Problem to work on: Print the whole listing exactly.
BEGIN Data section
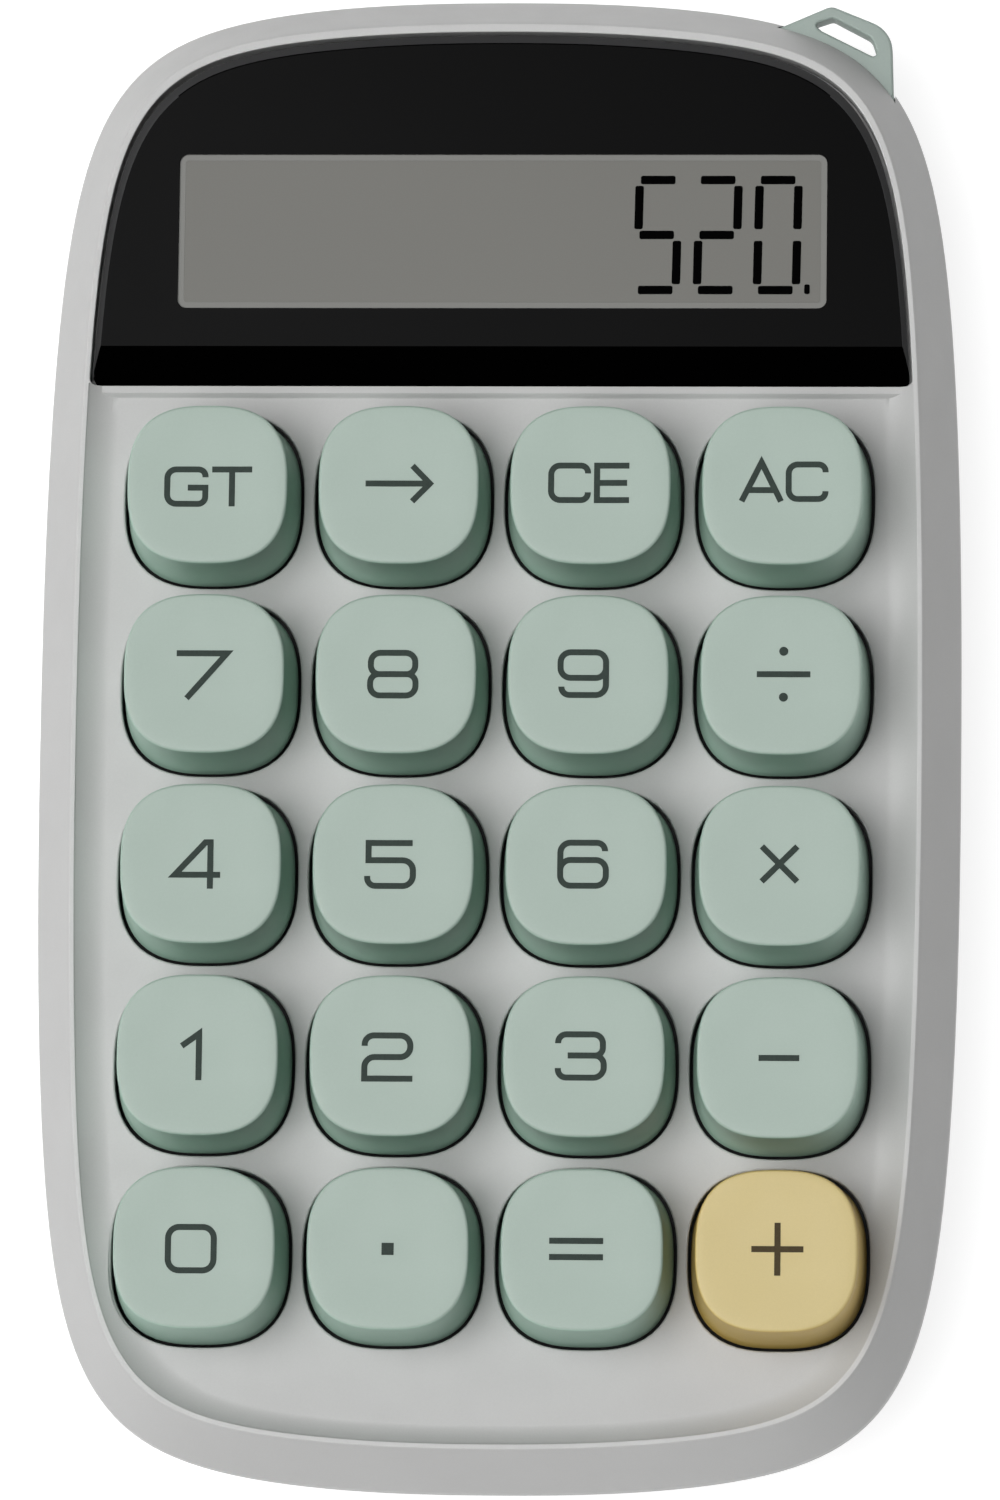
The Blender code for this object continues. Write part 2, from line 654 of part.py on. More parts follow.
def battery_door(finish):
    """Door in the underside; its origin is on the hinge line along its front lower edge."""
    x0, x1 = DOOR_HOLE_X[0] + DOOR_GAP, DOOR_HOLE_X[1] - DOOR_GAP
    hinge = door_hinge()
    depth = DOOR_HOLE_Y[1] - DOOR_GAP - hinge[1]
    top = FLOOR_Z - BASE_Z
    plate = box((x0, x1), (0, depth), (0, top))
    uprights = []
    tongues = []
    for x in DOOR_TAB_X:
        uprights.append(box((x, x + DOOR_TAB_WIDTH), (0.15, 1.65), (top - 0.5, top + 0.6)))
        tongues.append(box((x + 0.05, x + DOOR_TAB_WIDTH - 0.05), (-2.15, 1.6),
                           (top + 0.3, top + 1.1)))
    latch = box((-DOOR_LATCH_HALF_WIDTH, DOOR_LATCH_HALF_WIDTH), (depth - 0.95, depth - 0.35),
                (top - 0.5, top + 1.6))
    door = add_object("battery_door", plate, finish, hinge)
    return combine(door, (("UNION", merged(uprights)), ("UNION", merged(tongues)),
                          ("UNION", latch)))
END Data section
The completed task:
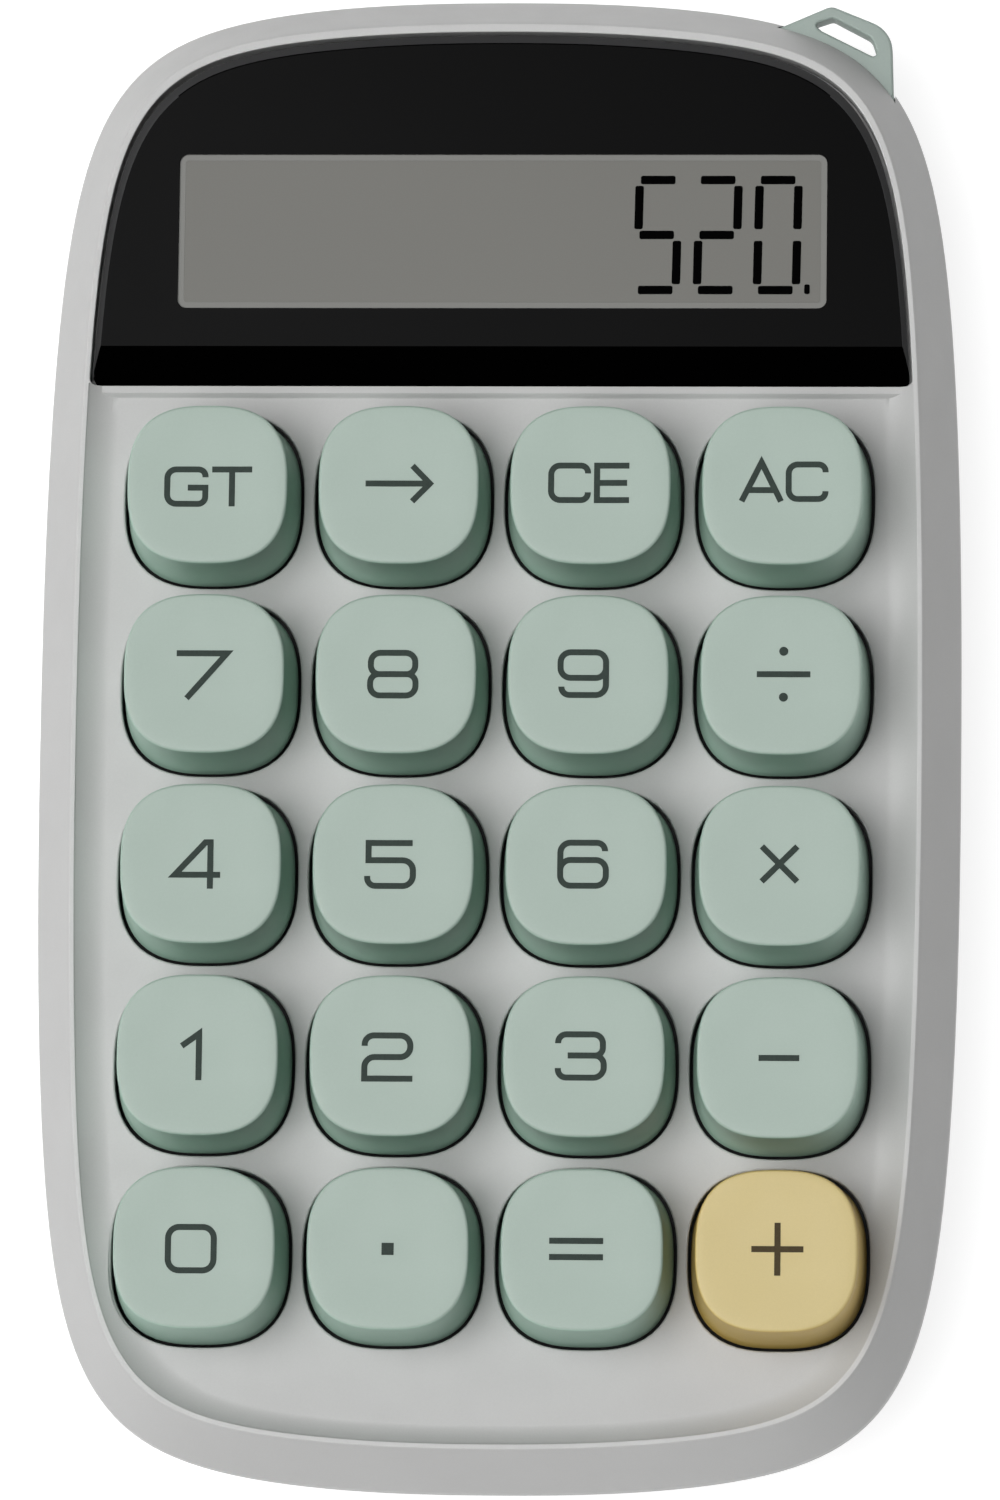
The Blender code for this object continues. Write part 2, from line 654 of part.py on. More parts follow.
def battery_door(finish):
    """Door in the underside; its origin is on the hinge line along its front lower edge."""
    x0, x1 = DOOR_HOLE_X[0] + DOOR_GAP, DOOR_HOLE_X[1] - DOOR_GAP
    hinge = door_hinge()
    depth = DOOR_HOLE_Y[1] - DOOR_GAP - hinge[1]
    top = FLOOR_Z - BASE_Z
    plate = box((x0, x1), (0, depth), (0, top))
    uprights = []
    tongues = []
    for x in DOOR_TAB_X:
        uprights.append(box((x, x + DOOR_TAB_WIDTH), (0.15, 1.65), (top - 0.5, top + 0.6)))
        tongues.append(box((x + 0.05, x + DOOR_TAB_WIDTH - 0.05), (-2.15, 1.6),
                           (top + 0.3, top + 1.1)))
    latch = box((-DOOR_LATCH_HALF_WIDTH, DOOR_LATCH_HALF_WIDTH), (depth - 0.95, depth - 0.35),
                (top - 0.5, top + 1.6))
    door = add_object("battery_door", plate, finish, hinge)
    return combine(door, (("UNION", merged(uprights)), ("UNION", merged(tongues)),
                          ("UNION", latch)))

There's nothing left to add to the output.